The culture wars convulsed the General Assembly last week as Senate President David Williams, R-Burkesville, propounded Senate Bill 236, a constitutional amendment that would downsize judicial authority, neutralize fairness ordinances and immunize the historical display of the Ten Commandments on state Capitol grounds against constitutional challenge.
Political guru Al Cross called the bill a “grotesque farce.” “It wrapped gay-bashing, judge-bashing and the Ten Commandments into one bill,” Cross wrote in last Sunday’s Courier-Journal, a bill that “could bring out socially conservative voters if it gets to the November ballot.” The measure failed by one vote in the Senate but was set on the table for possible reconsideration.

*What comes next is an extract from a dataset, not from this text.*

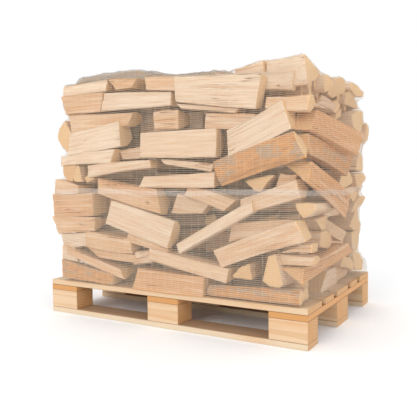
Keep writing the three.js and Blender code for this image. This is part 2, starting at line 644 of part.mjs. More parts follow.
// How far out the net stands at each of its grid places. It starts loose, clear of everything near
// each place, is drawn in until the logs stop it, and is let out again where a log still pokes through.
// A place is drawn in NET_STEP mm at most in one sweep. A log point stops it when the place carries more
// than NET_SHARE of the net over that point.
function settleNet(rows, columns) {
  const across = columns.length;
  const reach = [...rows, null].map(() => new Float64Array(across));
  const touches = [];
  for (const p of loadPoints()) {
    const at = netPlace(p);
    const outward = at && p.clone().sub(at.base).normalize();
    if (at) {
      const i = Math.min(Math.floor(at.row), rows.length - 1);
      const j = Math.floor(at.column);
      const fi = at.row - i;
      const fj = at.column - j;
      // The three corners of the net's triangle that the point lies behind, and its share of each
      const third = fi <= fj ? [i, (j + 1) % across] : [i + 1, j % across];
      touches.push({
        point: p,
        outward,
        far: at.far + NET_CLEARANCE,
        cells: [[i, j % across], third, [i + 1, (j + 1) % across]],
        weights: [1 - Math.max(fi, fj), Math.abs(fi - fj), Math.min(fi, fj)],
      });
    }
  }
  // Over the top, the columns of one corner fall on one place and take one height
  const levelTop = () => {
    for (let i = TOP_ROW; i <= rows.length; i += 1) {
      for (let side = 0; side < 4; side += 1) {
        const first = NET_STARTS[side] + NET_CELLS[side];
        const shared = [];
        for (let k = 0; k <= NET_CORNER_CELLS; k += 1) {
          shared.push((first + k) % across);
        }
        const level = i === rows.length ? columns.map((column, k) => k) : shared;
        const highest = Math.max(...level.map((k) => reach[i][k]));
        level.forEach((k) => {
          reach[i][k] = highest;
        });
      }
    }
  };
  const height = ({ cells, weights }) => {
    return cells.reduce((sum, [i, j], k) => sum + reach[i][j] * weights[k], 0);
  };
  for (const { far, cells } of touches) {
    cells.forEach(([i, j]) => {
      reach[i][j] = Math.max(reach[i][j], far);
    });
  }
  levelTop();
  for (let sweep = 0; sweep < NET_SWEEPS; sweep += 1) {
    const room = reach.map((line) => line.map(() => NET_STEP));
    for (const touch of touches) {
      const spare = Math.max(0, height(touch) - touch.far);
      touch.cells.forEach(([i, j], k) => {
        if (touch.weights[k] > NET_SHARE) {
          room[i][j] = Math.min(room[i][j], spare);
        }
      });
    }
    reach.forEach((line, i) => {
      line.forEach((far, j) => {
        line[j] = Math.max(0, far - room[i][j]);
      });
    });
    levelTop();
  }
  // The net is flat between its places, so what counts now is how far out its flat triangle really is
  const corners = [new THREE.Vector3(), new THREE.Vector3(), new THREE.Vector3()];
  const flat = new THREE.Plane();
  const shortage = (touch) => {
    touch.cells.forEach(([i, j], k) => netPoint(rows, columns, i, j, reach[i][j], corners[k]));
    flat.setFromCoplanarPoints(corners[0], corners[1], corners[2]);
    const facing = flat.normal.dot(touch.outward);
    const over = flat.distanceToPoint(touch.point) / facing;
    return Math.abs(facing) < NET_GRAZING ? Infinity : NET_CLEARANCE + over;
  };
  const letOut = () => {
    for (let sweep = 0, worst = Infinity; sweep < NET_SWEEPS && worst > NET_SLACK; sweep += 1) {
      worst = 0;
      for (const touch of touches) {
        const found = shortage(touch);
        const short = found === Infinity ? touch.far - height(touch) : found;
        if (short > 0) {
          worst = Math.max(worst, short);
          const share = touch.weights.reduce((sum, w) => sum + w * w, 0);
          touch.cells.forEach(([i, j], k) => {
            reach[i][j] += Math.min(short, NET_STEP) * (touch.weights[k] / share);
          });
        }
      }
      levelTop();
    }
  };
  letOut();
  // The tension pulls each place of the sides and the edge towards the middle of its neighbours: out where
  // it has sunk into a hollow, and in, as far as the logs allow, where it stands out
  const under = reach.map((line) => columns.map(() => []));
  for (const touch of touches) {
    touch.cells.forEach(([i, j]) => under[i][j].push(touch));
  }
  const base = new THREE.Vector3();
  const outwards = new THREE.Vector3();
  const spot = new THREE.Vector3();
  const middle = new THREE.Vector3();
  const pulled = (i, j) => {
    netPoint(rows, columns, i, j, 0, base);
    netPoint(rows, columns, i, j, 1, outwards).sub(base);
    middle.set(0, 0, 0);
    const [right, left] = [(j + 1) % across, (j + across - 1) % across];
    const beside = [[i, right], [i, left], [i + 1, j], [Math.max(0, i - 1), j]];
    for (const [r, c] of beside) {
      middle.add(netPoint(rows, columns, r, c, reach[r][c], spot));
    }
    return middle.divideScalar(beside.length).sub(base).dot(outwards);
  };
  for (let sweep = 0; sweep < NET_SWEEPS; sweep += 1) {
    for (let i = 0; i < TOP_ROW; i += 1) {
      for (let j = 0; j < across; j += 1) {
        const before = reach[i][j];
        let step = Math.max(-NET_STEP, Math.min(NET_STEP, before - pulled(i, j)));
        reach[i][j] = before - step;
        while (step > NET_SLACK && under[i][j].some((touch) => shortage(touch) > NET_SLACK)) {
          step /= 2;
          reach[i][j] = before - step;
        }
        if (step > 0 && step <= NET_SLACK) {
          reach[i][j] = before;
        }
      }
    }
  }
  letOut();
  return reach;
}

function netSurface(rows, columns, reach, extra) {
  const points = [];
  rows.forEach((row, i) => {
    columns.forEach((column, j) => {
      points.push(netPoint(rows, columns, i, j, reach[i][j] + extra, new THREE.Vector3()).toArray());
    });
  });
  points.push([...NET_CENTRE, NET_INNER.top + reach[rows.length][0] + extra]);
  return points;
}

function buildNet() {
  const columns = netColumns();
  const rows = netRows();
  const reach = settleNet(rows, columns);
  const inner = netSurface(rows, columns, reach, 0);
  const outer = netSurface(rows, columns, reach, NET_THICK);
  const across = columns.length;
  const count = inner.length;
  const index = [];
  const quad = (a, b, c, d) => index.push(a, b, c, a, c, d);
  const quadTurned = (a, b, c, d) => index.push(c, b, a, d, c, a);
  for (let i = 0; i < rows.length; i += 1) {
    for (let j = 0; j < across; j += 1) {
      const a = i * across + j;
      const b = i * across + ((j + 1) % across);
      if (i + 1 < rows.length) {
        const c = b + across;
        const d = a + across;
        quad(count + a, count + b, count + c, count + d);
        quadTurned(a, b, c, d);
      } else {
        index.push(count + a, count + b, 2 * count - 1);
        index.push(count - 1, b, a);
      }
      if (i === 0) {
        quad(a, b, count + b, count + a);
      }
    }
  }
  const positions = new Float32Array([...inner, ...outer].flat());
  const geometry = new THREE.BufferGeometry();
  geometry.setAttribute("position", new THREE.BufferAttribute(positions, 3));
  geometry.setIndex(index);
  addPiece("net_wrap", toGeometry(toSolid(geometry)), NET_COLOUR, 0.7);
}

buildPallet();
buildShownLogs();
buildStack();
buildNet();

export default group;
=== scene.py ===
# %% [markdown]
# # A pallet of split firewood under a fine net
#
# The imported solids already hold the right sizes, so this script only dresses them. It keeps the twenty
# pieces of the pallet and gives them a sawn pine finish. It swaps each faceted log for a finer mesh of the
# same form, and it swaps the closed shell of the net for real threads.
#
# Everything is in metres, in the frame of the solids: X along the pallet, the front of the load facing -Y,
# Z up, and the ground at zero.

import math

import bpy
import numpy as np
from mathutils import Matrix, Vector
from mathutils.bvhtree import BVHTree


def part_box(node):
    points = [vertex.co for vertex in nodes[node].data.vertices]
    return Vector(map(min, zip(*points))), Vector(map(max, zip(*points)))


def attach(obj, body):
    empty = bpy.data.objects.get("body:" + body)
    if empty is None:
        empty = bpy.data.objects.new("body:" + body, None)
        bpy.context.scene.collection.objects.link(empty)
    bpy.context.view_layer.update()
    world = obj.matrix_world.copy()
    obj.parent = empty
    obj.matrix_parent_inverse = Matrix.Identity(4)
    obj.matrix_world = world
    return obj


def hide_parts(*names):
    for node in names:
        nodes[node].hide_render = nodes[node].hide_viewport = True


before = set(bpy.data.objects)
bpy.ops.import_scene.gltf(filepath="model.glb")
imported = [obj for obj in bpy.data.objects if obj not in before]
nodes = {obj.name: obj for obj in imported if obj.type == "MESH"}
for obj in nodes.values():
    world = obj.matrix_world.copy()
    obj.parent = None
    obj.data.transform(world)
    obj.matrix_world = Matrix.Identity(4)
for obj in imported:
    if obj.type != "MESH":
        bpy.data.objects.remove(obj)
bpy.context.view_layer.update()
print("solids loaded:", len(nodes))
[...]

Even if it clears the Senate, however, House Speaker Jody Richards, D-Bowling Green, isn’t likely to repeat the mistake he made two years ago, when he froze like a possum before a convoy of Bible-thumpers and allowed the anti-gay marriage amendment on the ballot.
Meanwhile, Williams is taking heat. “An undertone of bigotry being exploited for down-and-dirty political purposes,” wrote Lexington Herald-Leader columnist Larry Dale Keeling. “Political opportunism at its worst at the expense of gay people,” said Wes Wright of the Fairness Alliance. Indeed, no one needs crystal balls to envision campaign ads tea-bagging some of the bill’s 16 Senate opponents as Brokeback Democrats.
Williams is “the ugliest and most disgusting form of politician there is,” wrote bluegrassreport.org blogger Mark Nickolas. “This man is simply about power.”
The prospect of losing power makes Williams more nervous than a goat in a frat house during hell week. Two beloved Lexington-area Republican senators, Tom Buford and Alice Forgy Kerr, are in tough races. Labor is poised to punish the GOP and a lengthy hospital stay failed to give the governor a sympathetic popularity spike. The stakes of this election cycle are especially high for Williams because the difference between being president of the Senate and a member of the minority party is the difference between God and dog.